Originally written by the wizard Zanthu, in whose tomb the tablets were
found, the tablets comprise a partial history of the lost Pacific
continent of Mu. They describe in detail the worship of various Muvian
deities, including Therifuge, Karnala, and Shaklatal. Certain other
passages hint at the existence of insubstantial beings called the
Vhujunka, who act as servants to the Muvian pantheon of deities.
The "Zanthu" File
This folder contains a number of newspaper articles, an excerpt from
Who's Who in Archaeology (1910), and several biographic references
regarding Pacific archaeologist Harold Hadley Copeland.
Copeland was an archeologist educated at Cambridge University who won
great fame in his explorations and excavations of some remote parts of
India and China in the 1890's. After publishing travel logs of his
adventures, he turned his attentions to Asia and Polynesia. Copeland's
fast book was a little known volume, Polynesian Mythology [according to
Danial Harms, "Polynesian Mythology, with a Note on the Cthulhu
Legend-Cycle -- DC], with a Note on the Muvian Legend Cycle, published
in 1906. Copeland spent several years doing anthropological work in
Micronesia, publishing a second book, The Prehistoric Pacific in the
Light of the Ponape Scripture in 1911. In May of 1913, he led the
Copeland-Ellington expedition into Central Asia. The expedition vanished
without a trace. Many months later, Copeland emerged from the jungles of
Burma alone, emaciated, exhausted, and raving. He carried with him
twelve black jade tablets he claimed to have found in an ancient tomb
somewhere in Indo-China.
Copeland returned to the U.S. and wrote a partial translation of the
tablets, claiming that they were produced in the lost continent of Mu
and described Muvian society and the worship of hideous gods. Copeland's
work was met first with skepticism, then later with outright contempt,
by his colleagues. Once considered the finest Pacific ethnologist in the
field, Copeland was publicly humiliated at symposia and conferences.

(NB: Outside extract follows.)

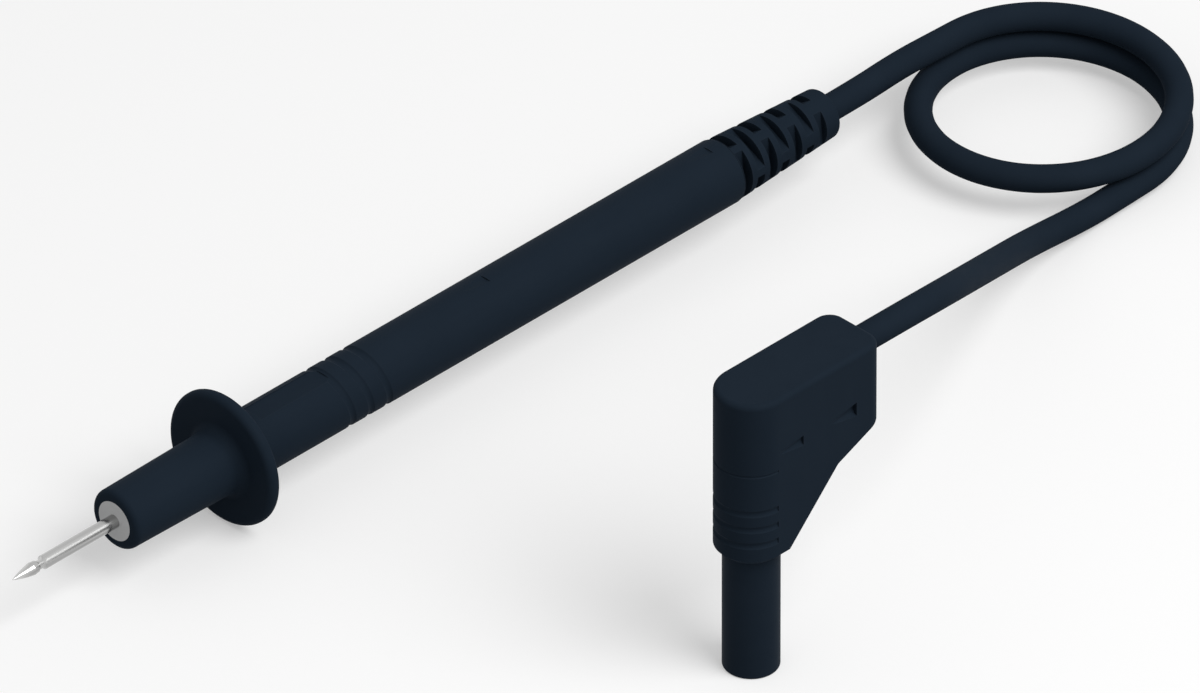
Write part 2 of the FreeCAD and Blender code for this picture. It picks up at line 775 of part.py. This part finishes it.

Undaunted, Copeland undertook a thorough survey of the myth patterns of
the Pacific, hunting down traces of what he called the "Xothic Myth
Cycle." Upon his return to America Copeland bequeathed the whole of
his Pacific artifacts collection to the Sanbourne Institute for Pacific
Studies, in southern California The Copeland bequest consisted of a
dozen steamer trunks full of notes and artifacts, as well as both the
Zanthu Tablets and the infamous Ponape figurine. Copeland suffered an
emotional breakdown, and was institutionalized in a Camario asylum in
1925. A report from the asylum tells how on May 15, 1926, Copeland burst
his restraints while being shaved, overpowered an orderly, and slit his
own throat with a straight razor.
The file also has clippings and brochures regarding the Sanbourne
Institute for Pacific Studies. The Institute was founded in 1875 or 1876
by Philip Sanbourne, fishing magnate, to house and came for his late
father Carlton Sanbourne's magnificent collection of Polynesian and
Pacific artifacts. The Institute is located on the shoulders of Santiago
Peak, near Los Angeles, California. After attaining a prestigious
reputation, the Institute later ran into mysterious difficulties later
in the twentieth century.
In 1928, the institute's curator of manuscripts, Dr. H. Stevenson
Blaine, went insane after trying to catalog the Copeland bequest. Local
newspapers, still reveling in the hoopla of King Tut's curse. attributed
his madness to the accursed influence of the infamous Ponape figurine.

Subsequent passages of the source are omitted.